シュレーディンガーハイゼンベルクの理論が記述するのは、古典的な系(ニュートン力学)からの類推で作り上げられた系。


・電子が光の速度よりもはるかに小さな速度で運動していれば、シュレーディンガーの方程式は電子の振る舞いを正確に記述する。
・電子がもっと大きな速度で運動する場合、行列を用いてシュレーディンガー方程式を書き換えればよい。
・そのような書き換えを行えば、相対性理論量子力学を矛盾なく組み合わせ、電子が大きな速度で動くときの系のふるまいを記述できる。


反粒子の存在
ディラックの方程式が正しいとすると、「反粒子」が存在する。
陽電子は電子と同じ性質をもち、電荷の符号が電子と逆の粒子
 →電子の「反粒子
・自然界のほとんどすべての素粒子には反粒子が存在する。
・粒子と反粒子が出会うと、両者は互いを打ち消しあって消滅し、後には放射だけが残る。


○時間を逆行する電子
・もしも物体が光の速度よりも大きな速度で運動できるとしたら、その物体は時間を逆行するように振る舞う。


ハイゼンベルク不確定性原理
・位置と速度のような物理量のペアについて、同時に正確な値を得ることはできない。
・ある有限な時間について測定を行えば、その系の全エネルギーを正確に求めることはできない。
  ↓↓↓
・高い精度で粒子の運動速度を測定することができないほど短い時間であれば、その粒子は光よりも速い速度で動いてかまわない。
・光よりも速い速度で動いているとしたら、その粒子は時間を逆行しているように振る舞う。
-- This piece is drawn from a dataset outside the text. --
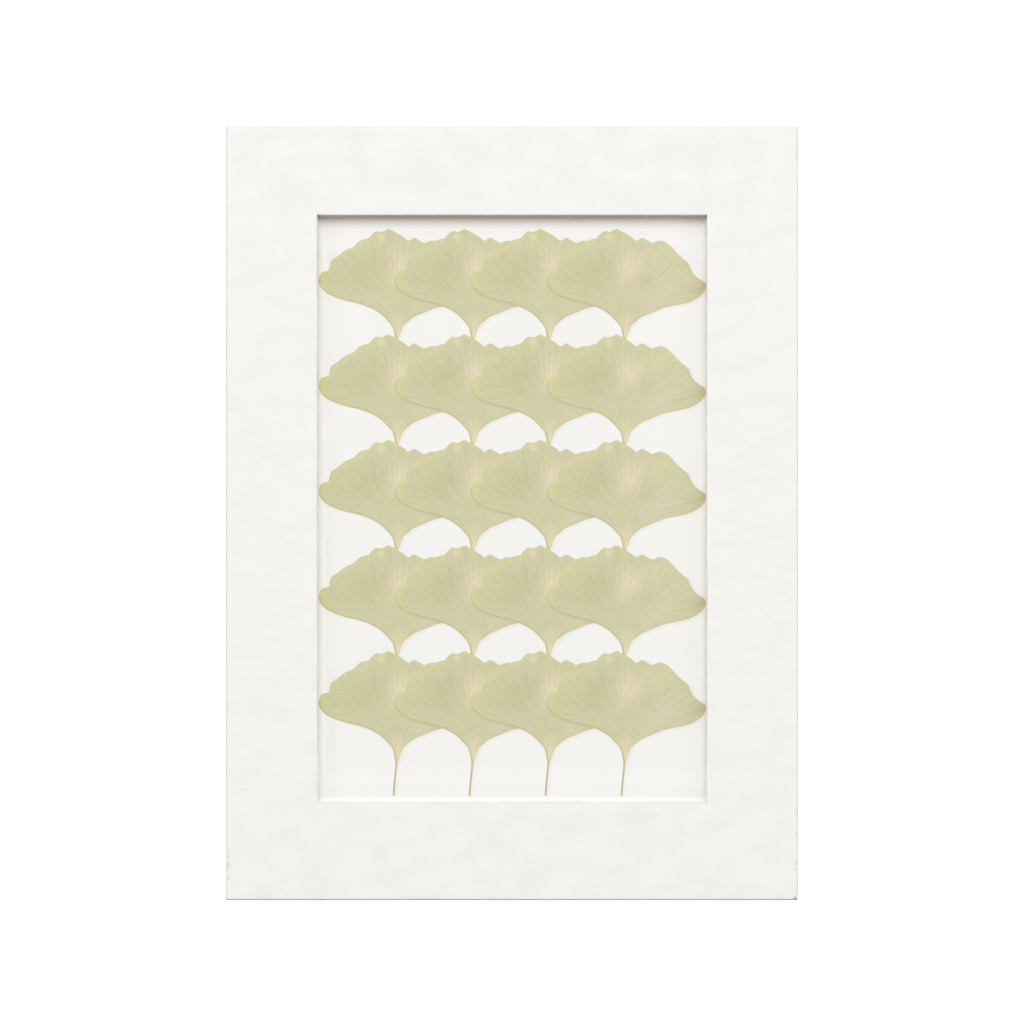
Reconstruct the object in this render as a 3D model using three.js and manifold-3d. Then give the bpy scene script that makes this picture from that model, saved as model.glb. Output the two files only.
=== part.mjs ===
// A white, paper-covered window frame that holds a printed picture of ginkgo leaves.
//
// The frame is bookbinder's work. A bookboard with a window is wrapped in soft white paper, whose
// flaps turn in round the outer edges and through the window. Behind it lie the print, hinged with
// tape to a mount card, four card spacers that make room for both, and a second wrapped board.
//
// Frame: millimetres. The frame lies on its back. +Z is out of its face, +Y is the top of the
// picture, and the origin is on the back face, at the middle of the outline.

import * as THREE from "three";
import { mergeVertices } from "three/addons/utils/BufferGeometryUtils.js";
import Module from "manifold-3d";

const wasm = await Module();
wasm.setup();

// ---- Driving dimensions -------------------------------------------------------------------------

const OPENING = { width: 101.2, height: 152.4 }; // shows a 4 x 6 inch picture
const BORDER = { side: 23.7, top: 23.6, bottom: 25.4 };
const PAPER = 0.35; // the covering paper
const GLUE = 0.05; // the glue line between two pasted layers
const FRONT_BOARD = 2.5;
const BACK_BOARD = 2.0;
const EDGE_RADIUS = 0.75; // of the wrapped outer edges, seen in section
const WINDOW_EDGE_RADIUS = 0.4; // of the wrapped window's crisper edges
const CORNER_RADIUS = 0.9; // of the wrapped outer corners, seen from the front
const WINDOW_CORNER = 0.05; // radius of the window's corners
const OUTER_TURN_IN = 12; // paper flap turned in behind an outer edge
const WINDOW_TURN_IN = 9; // paper flap turned in behind the window's edge
const SLIT = 0.4; // gap between two flaps at a corner
const PATCH = { leg: 5, paper: 0.12 }; // paper angle that hides the board in a window corner
const LINING = { paper: 0.15, inset: 3 };
const SPACER = { width: 8, inset: 1.6, joint: 0.2 };
const MOUNT_CARD = { thickness: 0.8, clearance: 0.4 };
const PRINT = { thickness: 0.3, overlap: 4 };
const HINGE = { tape: 0.08, width: 14, above: 8, below: 9, offset: 32 };
const CROSS_STRIP = { length: 30, width: 6, lift: 1.2 };
const JOINING_TAPE = { thickness: 0.1, width: 6 };

// ---- What follows from them ---------------------------------------------------------------------

const WIDTH = OPENING.width + 2 * BORDER.side;
const HEIGHT = OPENING.height + BORDER.top + BORDER.bottom;
const OPENING_Y = (BORDER.bottom - BORDER.top) / 2;
const SKIN = PAPER + GLUE; // one layer of pasted paper
const BACK_TOP = BACK_BOARD + 2 * SKIN;
const LINING_Z = BACK_TOP + GLUE;
const MOUNT_Z = LINING_Z + LINING.paper + GLUE;
const HINGE_Z = MOUNT_Z + MOUNT_CARD.thickness + GLUE;
const PRINT_Z = HINGE_Z + HINGE.tape + GLUE;
const TAPE_Z = PRINT_Z + PRINT.thickness + GLUE;
const FRONT_Z = TAPE_Z + JOINING_TAPE.thickness + GLUE;
const FRONT_THICKNESS = FRONT_BOARD + 2 * SKIN;
const SPACER_THICKNESS = TAPE_Z - GLUE - MOUNT_Z;

const OUTLINE = { width: WIDTH, height: HEIGHT, y: 0 };
const WINDOW = { ...OPENING, y: OPENING_Y };
const CURVE_STEPS = 5; // facets in a quarter turn
const CUT = 1; // how far a cutting solid runs past what it cuts
const TURNED = GLUE + PAPER + 0.02; // depth of a cut through the turned-in flaps alone

const material = (color, roughness) => new THREE.MeshStandardMaterial({ color, roughness, metalness: 0 });
const COVER_PAPER = material(0xf4f3ef, 0.92);
const PRINT_PAPER = material(0xf3f2ec, 0.85);
const GREY_BOARD = material(0x9a9388, 0.95);
const WHITE_CARD = material(0xf1efe8, 0.9);
const TAPE = material(0xeae4d4, 0.8);

const part = new THREE.Group();

function add(name, geometry, look) {
  const mesh = new THREE.Mesh(geometry, look);
  mesh.name = name;
  part.add(mesh);
  return mesh;
}

// ---- Solids: closed meshes joined and cut with manifold-3d ---------------------------------------

function solid(geometry) {
  const bare = new THREE.BufferGeometry().setAttribute("position", geometry.getAttribute("position"));
  bare.setIndex(geometry.index);
  const merged = mergeVertices(bare, 1e-4);
  return new wasm.Manifold(
    new wasm.Mesh({
      numProp: 3,
      vertProperties: merged.attributes.position.array,
      triVerts: new Uint32Array(merged.index.array),
    }),
  );
}

function geometry(body) {
  const mesh = body.getMesh();
  const made = new THREE.BufferGeometry();
  made.setAttribute("position", new THREE.BufferAttribute(mesh.vertProperties, 3));
  made.setIndex(new THREE.BufferAttribute(mesh.triVerts, 1));
  made.computeVertexNormals();
  return made;
}

// A rectangle as a shape or a hole, grown by grow on every side.
function rectangle(kind, size, grow, radius) {
  const x = size.width / 2 + grow;
  const y = size.height / 2 + grow;
  const quarter = Math.PI / 2;
  const path = new kind();
  path.moveTo(x, size.y - y + radius);
  path.absarc(x - radius, size.y + y - radius, radius, 0, quarter, false);
  path.absarc(radius - x, size.y + y - radius, radius, quarter, 2 * quarter, false);
  path.absarc(radius - x, size.y - y + radius, radius, 2 * quarter, 3 * quarter, false);
  path.absarc(x - radius, size.y - y + radius, radius, 3 * quarter, 4 * quarter, false);
  return path;
}

function slab(shape, z, thickness, edge = 0) {
  const made = new THREE.ExtrudeGeometry(shape, {
    depth: thickness - 2 * edge,
    curveSegments: CURVE_STEPS,
    bevelEnabled: edge > 0,
    bevelThickness: edge,
    bevelSize: edge,
    bevelOffset: -edge,
    bevelSegments: CURVE_STEPS,
  });
  return made.translate(0, 0, z + edge);
}

// A board with rounded edges, smaller than the frame's outline by inset.
function board(inset, z, thickness, edge) {
  const shape = rectangle(THREE.Shape, OUTLINE, -inset, Math.max(CORNER_RADIUS - inset, 0.3));
  return slab(shape, z, thickness, edge);
}

// The same with the window in it, wider by grow on every side, with a round of its own.
function windowedBoard(inset, z, thickness, edge, grow, windowEdge) {
  const sheet = rectangle(THREE.Shape, OUTLINE, 2 * CUT, CORNER_RADIUS);
  sheet.holes.push(rectangle(THREE.Path, WINDOW, grow, WINDOW_CORNER));
  return solid(board(inset, z, thickness, edge)).intersect(solid(slab(sheet, z, thickness, windowEdge)));
}

function box(width, height, thickness, x, y, z) {
  return new THREE.BoxGeometry(width, height, thickness).translate(x, y, z + thickness / 2);
}

// The slits between flaps: a thin box from each corner of a rectangle, along the corner's diagonal.
function cornerSlits(size, from, to, z, thickness) {
  const corners = [1, -1].flatMap((sx) => [1, -1].map((sy) => [sx, sy]));
  return corners.map(([sx, sy]) => {
    const length = Math.abs(to - from) * Math.SQRT2;
    const middle = (from + to) / 2;
    const slit = box(length, SLIT, thickness, 0, 0, z);
    slit.rotateZ((sx * sy * Math.PI) / 4);
    slit.translate(sx * (size.width / 2 + middle), size.y + sy * (size.height / 2 + middle), 0);
    return solid(slit);
  });
}

// ---- Paper wraps --------------------------------------------------------------------------------

// The back board's wrap: a tray whose flaps turn in over the board's inner face.
function backWrap() {
  const outside = solid(board(0, 0, BACK_TOP, EDGE_RADIUS));
  const inside = solid(board(PAPER, PAPER, BACK_TOP - 2 * PAPER, EDGE_RADIUS - PAPER));
  const mouth = solid(board(OUTER_TURN_IN, BACK_TOP - TURNED, TURNED + CUT, 0));
  const slits = cornerSlits(OUTLINE, -OUTER_TURN_IN - CUT, -CORNER_RADIUS, BACK_TOP - TURNED, TURNED + CUT);
  return slits.reduce((wrap, slit) => wrap.subtract(slit), outside.subtract(inside).subtract(mouth));
}

// What is left uncovered behind a window corner: the flaps were cut on the diagonal, so each gets
// shorter away from the window.
function uncoveredCorner(sx, sy) {
  const reach = WINDOW_TURN_IN + CUT;
  const outline = [[0, 0], [reach, -reach], [reach, reach], [-reach, reach]];
  const corner = new THREE.Shape(outline.map(([x, y]) => new THREE.Vector2(sx * x, sy * y)));
  const prism = slab(corner, FRONT_Z - CUT, TURNED + CUT);
  return prism.translate((sx * OPENING.width) / 2, OPENING_Y + (sy * OPENING.height) / 2, 0);
}

// The front board's wrap: one sheet over the face, turned in round the outline and through the window.
function frontWrap() {
  const outside = windowedBoard(0, FRONT_Z, FRONT_THICKNESS, EDGE_RADIUS, 0, WINDOW_EDGE_RADIUS);
  const inside = windowedBoard(
    PAPER, FRONT_Z + PAPER, FRONT_THICKNESS - 2 * PAPER,
    EDGE_RADIUS - PAPER, PAPER, WINDOW_EDGE_RADIUS - PAPER);
  const bare = windowedBoard(OUTER_TURN_IN, FRONT_Z - CUT, TURNED + CUT, 0, WINDOW_TURN_IN, 0);
  let wrap = outside.subtract(inside).subtract(bare);
  for (const sx of [1, -1]) {
    for (const sy of [1, -1]) {
      wrap = wrap.subtract(solid(uncoveredCorner(sx, sy)));
    }
  }
  const outerSlits = cornerSlits(
    OUTLINE, -OUTER_TURN_IN - CUT, -CORNER_RADIUS, FRONT_Z - CUT, TURNED + CUT);
  const wallSlits = cornerSlits(
    WINDOW, -CUT, EDGE_RADIUS, FRONT_Z - CUT, FRONT_THICKNESS + CUT - WINDOW_EDGE_RADIUS);
  return [...outerSlits, ...wallSlits].reduce((left, slit) => left.subtract(slit), wrap);
}

// ---- Sub-parts ----------------------------------------------------------------------------------

function addBoards() {
  add("back_cover", geometry(backWrap()), COVER_PAPER);
  add("back_board", board(SKIN, SKIN, BACK_BOARD, EDGE_RADIUS - PAPER), GREY_BOARD);
  add("front_cover", geometry(frontWrap()), COVER_PAPER);
  const grow = PAPER + PATCH.paper + 2 * GLUE;
  const front = windowedBoard(
    SKIN, FRONT_Z + SKIN, FRONT_BOARD, EDGE_RADIUS - PAPER, grow, WINDOW_EDGE_RADIUS - PAPER);
  add("front_board", geometry(front), GREY_BOARD);
}

// Four paper angles, each standing in a corner of the front board's window, behind the cover's slit.
function addCornerPatches() {
  const sides = { top: 1, bottom: -1, left: -1, right: 1 };
  const grow = PAPER + GLUE + PATCH.paper;
  const rounded = WINDOW_EDGE_RADIUS + GLUE;
  for (const vertical of ["top", "bottom"]) {
    for (const horizontal of ["left", "right"]) {
      const sx = sides[horizontal];
      const sy = sides[vertical];
      const { leg, paper } = PATCH;
      const angle = [[0, 0], [-leg, 0], [-leg, -paper], [-paper, -paper], [-paper, -leg], [0, -leg]];
      const shape = new THREE.Shape(angle.map(([x, y]) => new THREE.Vector2(sx * x, sy * y)));
      const patch = slab(shape, FRONT_Z + rounded, FRONT_THICKNESS - 2 * rounded);
      patch.translate(sx * (OPENING.width / 2 + grow), OPENING_Y + sy * (OPENING.height / 2 + grow), 0);
      add(`window_patch_${vertical}_${horizontal}`, patch, COVER_PAPER);
    }
  }
}

// Four card strips round the print and its mount, with a strip of double-sided tape on each.
function addSpacers() {
  const x = WIDTH / 2 - SPACER.inset - SPACER.width / 2;
  const y = HEIGHT / 2 - SPACER.inset - SPACER.width / 2;
  const across = WIDTH - 2 * SPACER.inset;
  const upright = HEIGHT - 2 * (SPACER.inset + SPACER.width + SPACER.joint);
  const strips = {
    top: [across, SPACER.width, 0, y],
    bottom: [across, SPACER.width, 0, -y],
    left: [SPACER.width, upright, -x, 0],
    right: [SPACER.width, upright, x, 0],
  };
  const narrower = SPACER.width - JOINING_TAPE.width;
  for (const [side, [width, height, cx, cy]] of Object.entries(strips)) {
    add(`spacer_${side}`, box(width, height, SPACER_THICKNESS, cx, cy, MOUNT_Z), WHITE_CARD);
    add(
      `joining_tape_${side}`,
      box(width - narrower, height - narrower, JOINING_TAPE.thickness, cx, cy, TAPE_Z),
      TAPE,
    );
  }
}

// The print on its mount card, held by two T-hinges: a tab behind the print's top edge, and a strip
// across the tab.
function addPrint() {
  const printTop = OPENING_Y + OPENING.height / 2 + PRINT.overlap;
  add(
    "print",
    box(
      OPENING.width + 2 * PRINT.overlap, OPENING.height + 2 * PRINT.overlap, PRINT.thickness,
      0, OPENING_Y, PRINT_Z),
    PRINT_PAPER,
  );
  const margin = 2 * (SPACER.inset + SPACER.width + MOUNT_CARD.clearance);
  add(
    "mount_card",
    box(WIDTH - margin, HEIGHT - margin, MOUNT_CARD.thickness, 0, 0, MOUNT_Z),
    WHITE_CARD,
  );
  for (const [side, sx] of [["left", -1], ["right", 1]]) {
    const x = sx * HINGE.offset;
    const tabY = printTop + (HINGE.above - HINGE.below) / 2;
    const tab = box(HINGE.width, HINGE.above + HINGE.below, HINGE.tape, x, tabY, HINGE_Z);
    const strip = box(
      CROSS_STRIP.length, CROSS_STRIP.width, HINGE.tape,
      x, printTop + CROSS_STRIP.lift + CROSS_STRIP.width / 2, PRINT_Z);
    add(`hinge_tab_${side}`, tab, TAPE);
    add(`hinge_strip_${side}`, strip, TAPE);
  }
}

function addLining() {
  const { inset, paper } = LINING;
  add("back_lining", box(WIDTH - 2 * inset, HEIGHT - 2 * inset, paper, 0, 0, LINING_Z), WHITE_CARD);
}

addBoards();
addCornerPatches();
addSpacers();
addPrint();
addLining();

export default part;
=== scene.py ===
"""A white, paper-covered window frame with a print of ginkgo leaves, lying on a pale floor.

Metres in the model's own frame: +Z out of the frame's face, +Y the top of the picture. Shapes are
worked out in millimetres and scaled when a mesh is made.
"""

import math

import bpy
import numpy as np
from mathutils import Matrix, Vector, noise
from mathutils.geometry import delaunay_2d_cdt


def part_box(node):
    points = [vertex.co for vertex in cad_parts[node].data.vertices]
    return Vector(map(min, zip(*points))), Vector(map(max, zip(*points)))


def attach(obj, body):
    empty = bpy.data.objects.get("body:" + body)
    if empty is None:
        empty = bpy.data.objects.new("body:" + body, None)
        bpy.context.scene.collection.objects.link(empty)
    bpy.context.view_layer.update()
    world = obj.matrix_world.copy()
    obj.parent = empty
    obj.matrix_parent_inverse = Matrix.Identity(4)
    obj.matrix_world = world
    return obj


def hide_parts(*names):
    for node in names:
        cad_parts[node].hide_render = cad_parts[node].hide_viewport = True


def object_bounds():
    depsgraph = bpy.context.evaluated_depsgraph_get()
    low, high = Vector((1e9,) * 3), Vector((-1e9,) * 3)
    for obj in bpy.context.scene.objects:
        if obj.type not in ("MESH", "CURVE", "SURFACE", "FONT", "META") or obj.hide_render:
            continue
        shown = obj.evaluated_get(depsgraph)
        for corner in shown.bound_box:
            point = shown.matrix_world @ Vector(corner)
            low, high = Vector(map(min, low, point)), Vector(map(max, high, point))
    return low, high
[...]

・測定不可能なほど短時間に出現しては消滅する粒子のことを「仮想」粒子という。
・宇宙の特徴のほとんどすべては、仮想粒子の間接的な影響で生じている。
ディラック方程式を使えば、水素の近くに現れては消えるあらゆる仮想粒子が、水素原子のスペクトルに及ぼす影響を高精度で計算でき、観測結果と10億分の1またはそれ以下の精度で一致する。
→仮想粒子は実在する。


クォーク間で起きていること
・物質のほとんどは陽子と中性子からできており、陽子と中性子クォークからできている。
・陽子の内部には3個のクォークがあり、クォーク間に働く強い力を伝える粒子と場を反映した仮想粒子が、たえず生まれたり消えたりしている。
・仮想粒子が自発的に生じたり消えたりしながら、場は陽子の内部でお互い同士やクォークと相互作用する。
・陽子の静止エネルギーの大半は、仮想粒子が作り上げる場からの寄与。


○空っぽの空間のエネルギー
・系のエネルギーの測定値は、それを見ている時間の長さに反比例する。
・エネルギーの高い粒子であればあるほど、何もないところから出現したのであれば、より短い時間で消滅しなければならない。
・ほとんど無限小の時間で消滅するのであれば、粒子はほとんど無限大のエネルギーを持てることになる。
プランク時間よりも短い時間は考えないことにし、それに相当するエネルギーかそれより低いエネルギーを持つような仮想粒子だけを考えれば、仮想粒子が空っぽの空間に及ぼすエネルギーの推定値として有限な値が得られる。
→こうして得られた推定値は、暗黒物質を含めた宇宙に存在する物質すべてのエネルギーよりも10^120倍も大きい。
・この問題は未解決で、今日の物理学におけるもっとも基本的な未解決問題。